▶ [Written instruction] Each line from the beginning of the data below through the line containing "118, crowding: 1.35" should be repeated exactly, please.

▶ [Provided data]
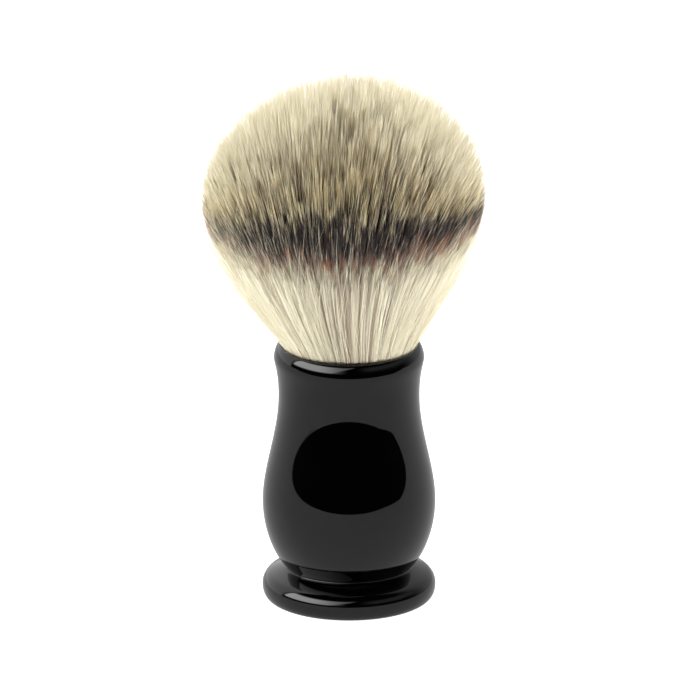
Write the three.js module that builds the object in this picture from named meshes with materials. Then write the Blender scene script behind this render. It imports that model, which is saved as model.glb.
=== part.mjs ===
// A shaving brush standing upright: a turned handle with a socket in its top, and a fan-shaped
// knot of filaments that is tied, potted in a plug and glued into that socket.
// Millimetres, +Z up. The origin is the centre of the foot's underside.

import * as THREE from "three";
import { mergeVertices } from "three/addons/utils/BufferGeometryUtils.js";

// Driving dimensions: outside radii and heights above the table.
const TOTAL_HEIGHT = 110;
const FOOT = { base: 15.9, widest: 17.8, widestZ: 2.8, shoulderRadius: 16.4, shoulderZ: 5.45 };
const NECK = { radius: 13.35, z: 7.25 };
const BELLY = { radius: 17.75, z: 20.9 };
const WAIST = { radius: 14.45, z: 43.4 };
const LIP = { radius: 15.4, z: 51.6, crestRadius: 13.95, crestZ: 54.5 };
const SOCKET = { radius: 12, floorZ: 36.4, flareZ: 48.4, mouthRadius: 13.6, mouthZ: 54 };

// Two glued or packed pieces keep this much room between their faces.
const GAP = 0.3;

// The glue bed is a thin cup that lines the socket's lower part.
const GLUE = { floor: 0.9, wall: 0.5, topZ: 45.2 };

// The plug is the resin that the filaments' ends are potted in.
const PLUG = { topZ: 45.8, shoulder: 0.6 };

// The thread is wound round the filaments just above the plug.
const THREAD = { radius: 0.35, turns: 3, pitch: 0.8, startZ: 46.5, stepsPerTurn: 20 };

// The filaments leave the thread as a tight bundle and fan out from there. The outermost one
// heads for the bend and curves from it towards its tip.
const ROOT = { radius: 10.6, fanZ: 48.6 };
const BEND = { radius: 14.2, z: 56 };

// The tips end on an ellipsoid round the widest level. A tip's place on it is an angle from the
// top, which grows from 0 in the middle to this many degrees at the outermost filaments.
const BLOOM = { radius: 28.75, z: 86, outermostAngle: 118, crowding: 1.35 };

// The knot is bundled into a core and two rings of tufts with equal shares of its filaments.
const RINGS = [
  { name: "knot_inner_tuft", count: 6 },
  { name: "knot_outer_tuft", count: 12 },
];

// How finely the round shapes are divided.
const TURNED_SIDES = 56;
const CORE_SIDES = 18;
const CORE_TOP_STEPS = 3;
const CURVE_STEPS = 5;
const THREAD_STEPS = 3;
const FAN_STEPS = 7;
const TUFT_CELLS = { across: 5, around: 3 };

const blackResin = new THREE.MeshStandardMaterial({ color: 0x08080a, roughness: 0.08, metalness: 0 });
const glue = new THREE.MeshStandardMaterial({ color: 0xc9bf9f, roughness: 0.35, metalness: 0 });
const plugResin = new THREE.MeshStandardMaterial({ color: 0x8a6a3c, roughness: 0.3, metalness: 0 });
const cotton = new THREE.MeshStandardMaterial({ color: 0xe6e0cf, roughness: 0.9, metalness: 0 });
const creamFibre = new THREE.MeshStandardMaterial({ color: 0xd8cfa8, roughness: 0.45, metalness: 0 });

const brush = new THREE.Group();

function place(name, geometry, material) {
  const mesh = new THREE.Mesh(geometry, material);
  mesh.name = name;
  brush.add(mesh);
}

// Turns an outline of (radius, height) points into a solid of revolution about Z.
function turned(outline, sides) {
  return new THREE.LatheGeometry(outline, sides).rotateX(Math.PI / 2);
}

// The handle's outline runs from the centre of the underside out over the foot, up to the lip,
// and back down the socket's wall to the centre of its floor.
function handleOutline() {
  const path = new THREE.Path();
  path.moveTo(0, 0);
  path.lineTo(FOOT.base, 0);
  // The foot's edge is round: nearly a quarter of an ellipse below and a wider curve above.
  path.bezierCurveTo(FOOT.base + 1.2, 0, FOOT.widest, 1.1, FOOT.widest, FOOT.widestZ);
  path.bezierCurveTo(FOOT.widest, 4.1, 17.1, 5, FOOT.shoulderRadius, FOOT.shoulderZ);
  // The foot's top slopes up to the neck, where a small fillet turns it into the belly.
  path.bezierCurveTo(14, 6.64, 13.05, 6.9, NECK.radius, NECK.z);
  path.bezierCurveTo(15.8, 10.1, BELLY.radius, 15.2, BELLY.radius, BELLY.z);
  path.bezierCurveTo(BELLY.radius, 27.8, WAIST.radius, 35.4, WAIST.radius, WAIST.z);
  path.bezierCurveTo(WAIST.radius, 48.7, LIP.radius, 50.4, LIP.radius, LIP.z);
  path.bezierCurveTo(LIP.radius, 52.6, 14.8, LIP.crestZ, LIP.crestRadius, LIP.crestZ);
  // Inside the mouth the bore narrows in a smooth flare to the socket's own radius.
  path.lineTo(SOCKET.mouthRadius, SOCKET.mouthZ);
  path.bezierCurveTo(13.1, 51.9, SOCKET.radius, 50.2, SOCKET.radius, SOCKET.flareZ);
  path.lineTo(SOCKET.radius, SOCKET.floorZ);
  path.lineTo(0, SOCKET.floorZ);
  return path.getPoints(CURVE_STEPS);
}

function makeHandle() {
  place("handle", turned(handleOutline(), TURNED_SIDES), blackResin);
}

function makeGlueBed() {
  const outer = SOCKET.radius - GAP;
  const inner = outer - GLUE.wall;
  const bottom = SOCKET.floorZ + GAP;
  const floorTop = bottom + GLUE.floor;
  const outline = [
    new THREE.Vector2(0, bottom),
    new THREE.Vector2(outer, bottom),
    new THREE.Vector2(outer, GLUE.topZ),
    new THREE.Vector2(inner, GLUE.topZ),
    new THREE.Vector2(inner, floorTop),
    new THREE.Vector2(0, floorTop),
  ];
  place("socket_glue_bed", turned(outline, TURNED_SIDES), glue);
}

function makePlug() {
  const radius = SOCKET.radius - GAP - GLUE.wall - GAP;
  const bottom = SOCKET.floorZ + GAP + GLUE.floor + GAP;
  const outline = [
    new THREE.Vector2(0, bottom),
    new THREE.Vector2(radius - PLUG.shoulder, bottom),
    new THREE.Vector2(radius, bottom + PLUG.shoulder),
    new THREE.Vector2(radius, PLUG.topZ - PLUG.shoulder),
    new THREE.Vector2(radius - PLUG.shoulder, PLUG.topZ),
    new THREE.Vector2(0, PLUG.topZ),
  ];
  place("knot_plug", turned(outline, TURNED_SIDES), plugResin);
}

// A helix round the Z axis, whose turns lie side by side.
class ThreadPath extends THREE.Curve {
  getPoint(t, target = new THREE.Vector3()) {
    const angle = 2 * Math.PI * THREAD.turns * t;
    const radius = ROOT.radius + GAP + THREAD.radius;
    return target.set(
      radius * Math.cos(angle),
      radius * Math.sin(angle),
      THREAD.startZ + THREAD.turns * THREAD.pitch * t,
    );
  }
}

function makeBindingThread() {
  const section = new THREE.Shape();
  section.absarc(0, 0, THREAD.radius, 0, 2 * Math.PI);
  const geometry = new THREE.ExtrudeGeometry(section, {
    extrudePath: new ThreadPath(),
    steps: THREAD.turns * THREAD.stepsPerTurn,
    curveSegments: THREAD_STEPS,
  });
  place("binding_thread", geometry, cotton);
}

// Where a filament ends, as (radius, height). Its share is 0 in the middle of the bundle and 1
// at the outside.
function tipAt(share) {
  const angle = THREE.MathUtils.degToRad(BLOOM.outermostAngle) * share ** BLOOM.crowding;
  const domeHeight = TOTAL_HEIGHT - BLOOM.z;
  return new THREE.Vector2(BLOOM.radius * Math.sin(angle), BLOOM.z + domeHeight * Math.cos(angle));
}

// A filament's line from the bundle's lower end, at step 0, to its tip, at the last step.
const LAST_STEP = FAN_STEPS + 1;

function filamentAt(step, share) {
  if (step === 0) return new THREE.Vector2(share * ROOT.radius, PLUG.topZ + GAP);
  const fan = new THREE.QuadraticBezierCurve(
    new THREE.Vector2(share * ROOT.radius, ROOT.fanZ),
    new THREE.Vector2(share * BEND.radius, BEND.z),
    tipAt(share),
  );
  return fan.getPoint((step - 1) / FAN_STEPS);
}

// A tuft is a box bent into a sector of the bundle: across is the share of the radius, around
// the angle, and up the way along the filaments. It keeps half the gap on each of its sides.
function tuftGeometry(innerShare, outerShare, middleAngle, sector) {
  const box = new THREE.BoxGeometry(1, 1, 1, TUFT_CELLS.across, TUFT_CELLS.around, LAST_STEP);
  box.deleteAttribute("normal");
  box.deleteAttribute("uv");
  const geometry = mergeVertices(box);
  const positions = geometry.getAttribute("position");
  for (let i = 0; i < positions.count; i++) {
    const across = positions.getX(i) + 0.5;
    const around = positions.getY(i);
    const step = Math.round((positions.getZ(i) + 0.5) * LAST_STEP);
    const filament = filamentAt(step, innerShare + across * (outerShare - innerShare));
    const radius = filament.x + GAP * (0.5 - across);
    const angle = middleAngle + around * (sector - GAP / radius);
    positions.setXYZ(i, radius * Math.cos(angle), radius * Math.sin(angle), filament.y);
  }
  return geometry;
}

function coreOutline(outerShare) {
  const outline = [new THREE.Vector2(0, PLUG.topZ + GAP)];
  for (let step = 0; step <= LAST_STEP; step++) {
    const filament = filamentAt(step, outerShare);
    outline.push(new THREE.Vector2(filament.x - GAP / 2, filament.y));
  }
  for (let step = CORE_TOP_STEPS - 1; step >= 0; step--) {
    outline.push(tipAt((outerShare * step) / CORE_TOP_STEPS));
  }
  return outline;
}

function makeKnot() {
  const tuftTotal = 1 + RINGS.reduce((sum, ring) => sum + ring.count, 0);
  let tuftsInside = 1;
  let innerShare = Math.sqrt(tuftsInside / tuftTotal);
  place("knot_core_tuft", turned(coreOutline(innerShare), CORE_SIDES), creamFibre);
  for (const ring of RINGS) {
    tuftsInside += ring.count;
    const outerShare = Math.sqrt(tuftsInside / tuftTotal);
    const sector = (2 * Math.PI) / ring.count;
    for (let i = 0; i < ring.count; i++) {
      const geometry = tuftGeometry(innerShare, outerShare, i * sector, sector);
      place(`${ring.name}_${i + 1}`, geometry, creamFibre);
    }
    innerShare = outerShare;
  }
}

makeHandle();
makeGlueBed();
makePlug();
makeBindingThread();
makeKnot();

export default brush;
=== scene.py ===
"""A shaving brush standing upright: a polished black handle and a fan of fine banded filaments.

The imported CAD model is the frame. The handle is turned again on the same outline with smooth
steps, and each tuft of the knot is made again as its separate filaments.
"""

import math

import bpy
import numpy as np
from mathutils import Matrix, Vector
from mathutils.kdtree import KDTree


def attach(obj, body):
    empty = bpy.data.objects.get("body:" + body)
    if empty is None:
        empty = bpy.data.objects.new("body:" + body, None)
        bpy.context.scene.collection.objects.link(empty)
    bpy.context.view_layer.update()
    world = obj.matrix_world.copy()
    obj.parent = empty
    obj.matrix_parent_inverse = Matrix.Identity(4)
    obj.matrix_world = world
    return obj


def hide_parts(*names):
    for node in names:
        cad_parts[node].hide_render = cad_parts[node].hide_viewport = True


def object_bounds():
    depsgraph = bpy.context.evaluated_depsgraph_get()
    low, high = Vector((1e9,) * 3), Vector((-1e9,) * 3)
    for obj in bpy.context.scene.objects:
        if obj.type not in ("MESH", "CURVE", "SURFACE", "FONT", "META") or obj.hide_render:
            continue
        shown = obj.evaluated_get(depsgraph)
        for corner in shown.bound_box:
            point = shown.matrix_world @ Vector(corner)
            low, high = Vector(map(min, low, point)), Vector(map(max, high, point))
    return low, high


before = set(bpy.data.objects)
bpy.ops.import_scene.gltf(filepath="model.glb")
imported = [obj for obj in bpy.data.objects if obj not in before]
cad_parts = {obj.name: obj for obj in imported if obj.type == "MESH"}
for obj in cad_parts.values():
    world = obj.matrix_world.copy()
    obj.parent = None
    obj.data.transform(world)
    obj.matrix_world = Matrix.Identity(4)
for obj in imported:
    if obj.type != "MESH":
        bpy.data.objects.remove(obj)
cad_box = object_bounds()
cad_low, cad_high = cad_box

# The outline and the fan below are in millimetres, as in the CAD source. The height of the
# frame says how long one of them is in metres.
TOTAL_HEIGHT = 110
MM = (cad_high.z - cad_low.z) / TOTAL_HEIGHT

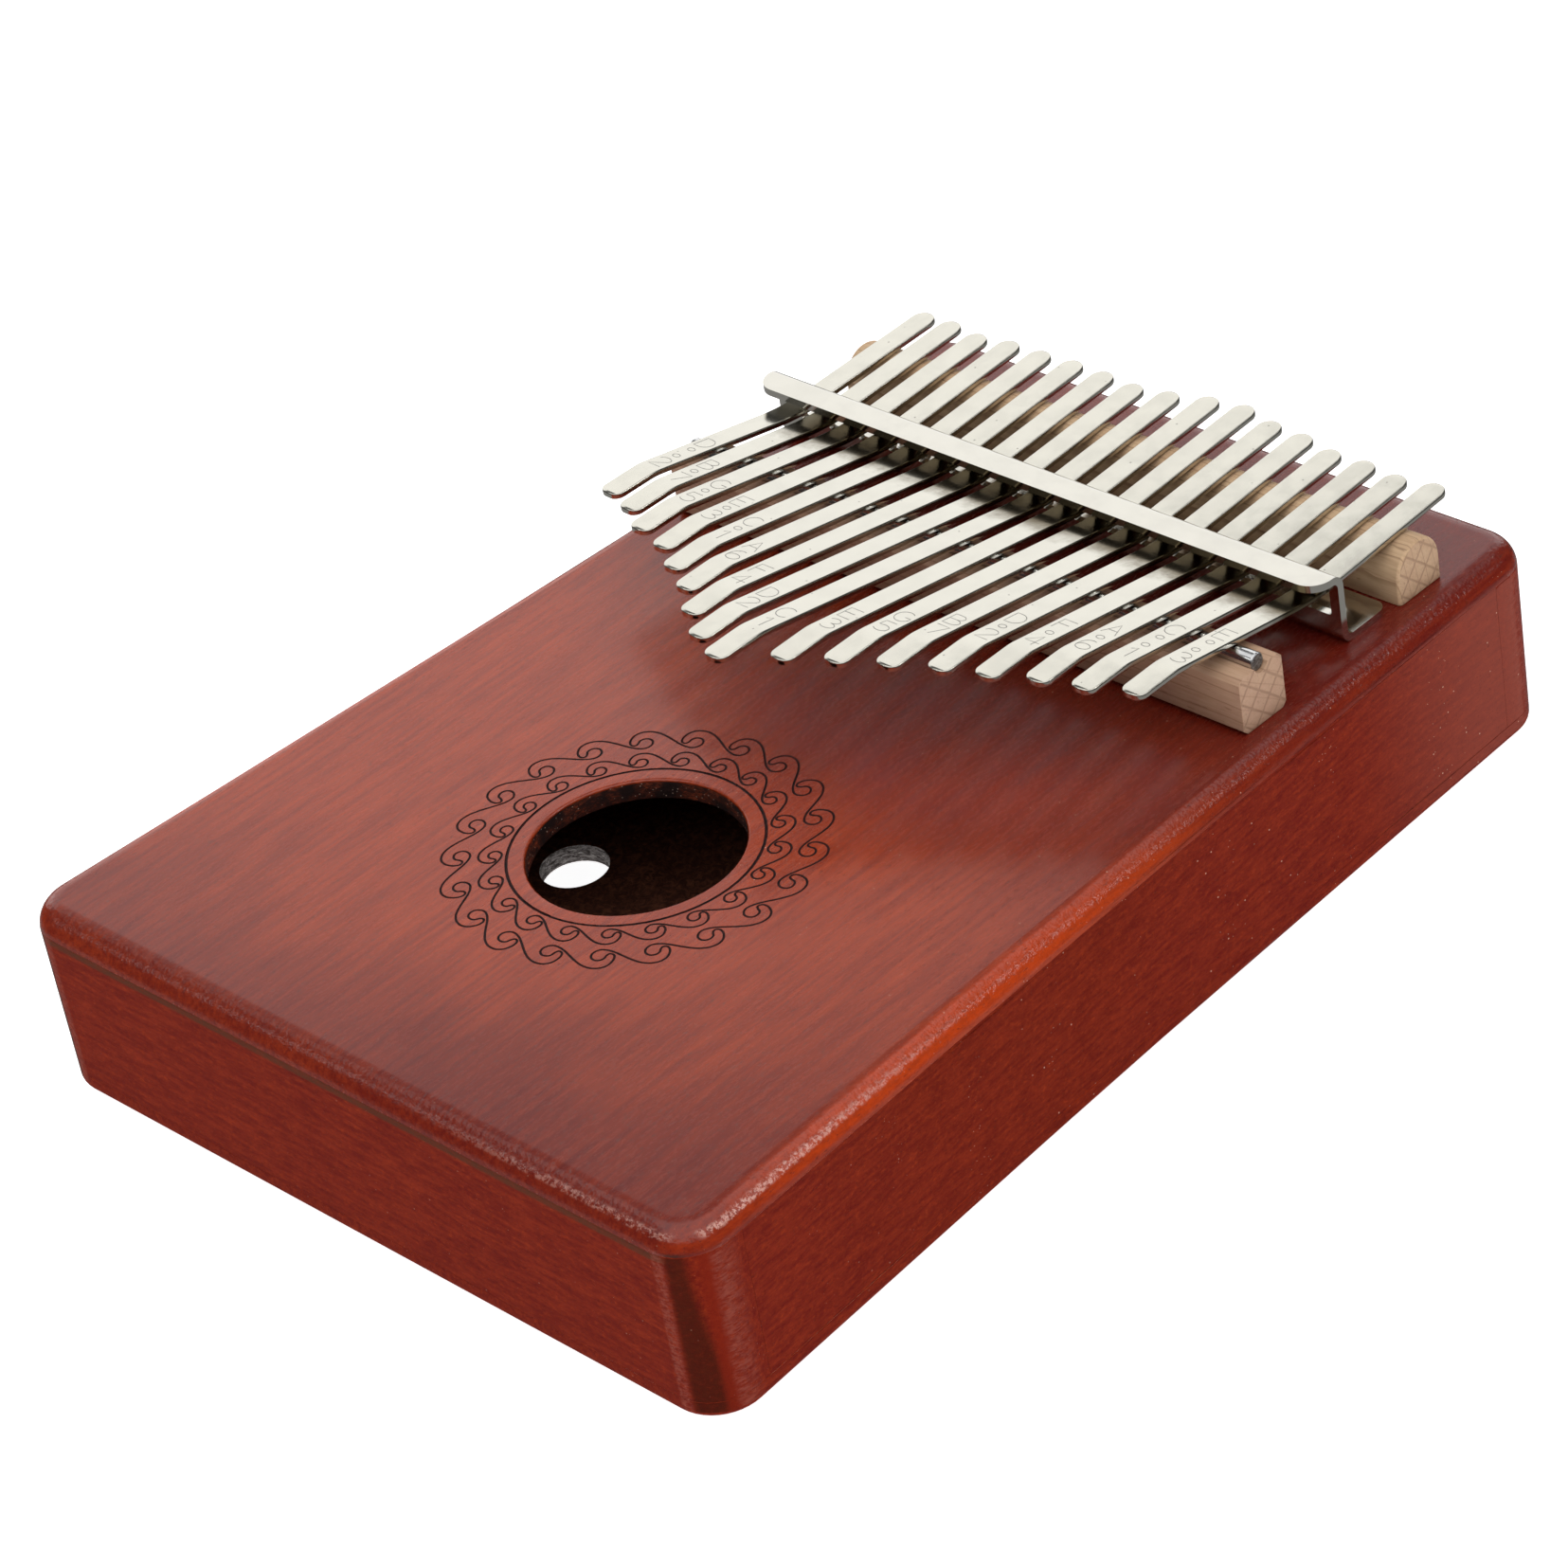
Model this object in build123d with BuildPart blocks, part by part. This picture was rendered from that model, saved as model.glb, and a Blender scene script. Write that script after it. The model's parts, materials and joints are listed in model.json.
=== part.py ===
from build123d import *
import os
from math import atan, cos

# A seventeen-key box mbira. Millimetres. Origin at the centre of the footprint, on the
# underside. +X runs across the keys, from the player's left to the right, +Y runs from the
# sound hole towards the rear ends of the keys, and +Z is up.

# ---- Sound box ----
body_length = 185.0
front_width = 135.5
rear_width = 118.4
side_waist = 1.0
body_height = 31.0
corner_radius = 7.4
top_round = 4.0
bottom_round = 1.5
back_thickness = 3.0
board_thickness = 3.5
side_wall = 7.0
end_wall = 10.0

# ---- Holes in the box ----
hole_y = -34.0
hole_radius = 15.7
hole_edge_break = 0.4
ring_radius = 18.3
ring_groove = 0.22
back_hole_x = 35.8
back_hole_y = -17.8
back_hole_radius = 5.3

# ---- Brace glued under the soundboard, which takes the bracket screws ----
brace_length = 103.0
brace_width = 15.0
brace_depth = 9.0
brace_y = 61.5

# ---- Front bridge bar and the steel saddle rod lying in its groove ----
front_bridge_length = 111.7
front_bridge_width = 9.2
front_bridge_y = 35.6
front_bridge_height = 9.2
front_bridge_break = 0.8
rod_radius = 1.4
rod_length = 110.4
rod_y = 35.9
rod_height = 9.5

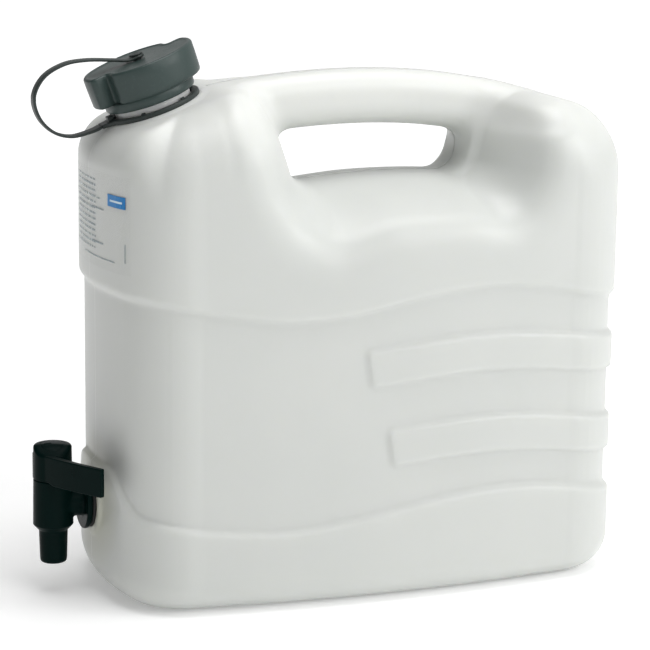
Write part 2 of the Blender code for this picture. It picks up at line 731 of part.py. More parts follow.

▶ [Answer]
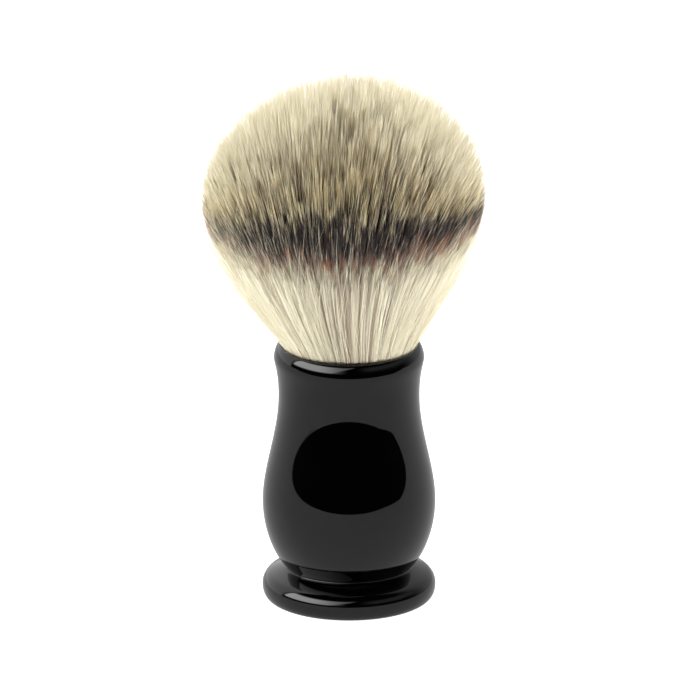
Write the three.js module that builds the object in this picture from named meshes with materials. Then write the Blender scene script behind this render. It imports that model, which is saved as model.glb.
=== part.mjs ===
// A shaving brush standing upright: a turned handle with a socket in its top, and a fan-shaped
// knot of filaments that is tied, potted in a plug and glued into that socket.
// Millimetres, +Z up. The origin is the centre of the foot's underside.

import * as THREE from "three";
import { mergeVertices } from "three/addons/utils/BufferGeometryUtils.js";

// Driving dimensions: outside radii and heights above the table.
const TOTAL_HEIGHT = 110;
const FOOT = { base: 15.9, widest: 17.8, widestZ: 2.8, shoulderRadius: 16.4, shoulderZ: 5.45 };
const NECK = { radius: 13.35, z: 7.25 };
const BELLY = { radius: 17.75, z: 20.9 };
const WAIST = { radius: 14.45, z: 43.4 };
const LIP = { radius: 15.4, z: 51.6, crestRadius: 13.95, crestZ: 54.5 };
const SOCKET = { radius: 12, floorZ: 36.4, flareZ: 48.4, mouthRadius: 13.6, mouthZ: 54 };

// Two glued or packed pieces keep this much room between their faces.
const GAP = 0.3;

// The glue bed is a thin cup that lines the socket's lower part.
const GLUE = { floor: 0.9, wall: 0.5, topZ: 45.2 };

// The plug is the resin that the filaments' ends are potted in.
const PLUG = { topZ: 45.8, shoulder: 0.6 };

// The thread is wound round the filaments just above the plug.
const THREAD = { radius: 0.35, turns: 3, pitch: 0.8, startZ: 46.5, stepsPerTurn: 20 };

// The filaments leave the thread as a tight bundle and fan out from there. The outermost one
// heads for the bend and curves from it towards its tip.
const ROOT = { radius: 10.6, fanZ: 48.6 };
const BEND = { radius: 14.2, z: 56 };

// The tips end on an ellipsoid round the widest level. A tip's place on it is an angle from the
// top, which grows from 0 in the middle to this many degrees at the outermost filaments.
const BLOOM = { radius: 28.75, z: 86, outermostAngle: 118, crowding: 1.35 };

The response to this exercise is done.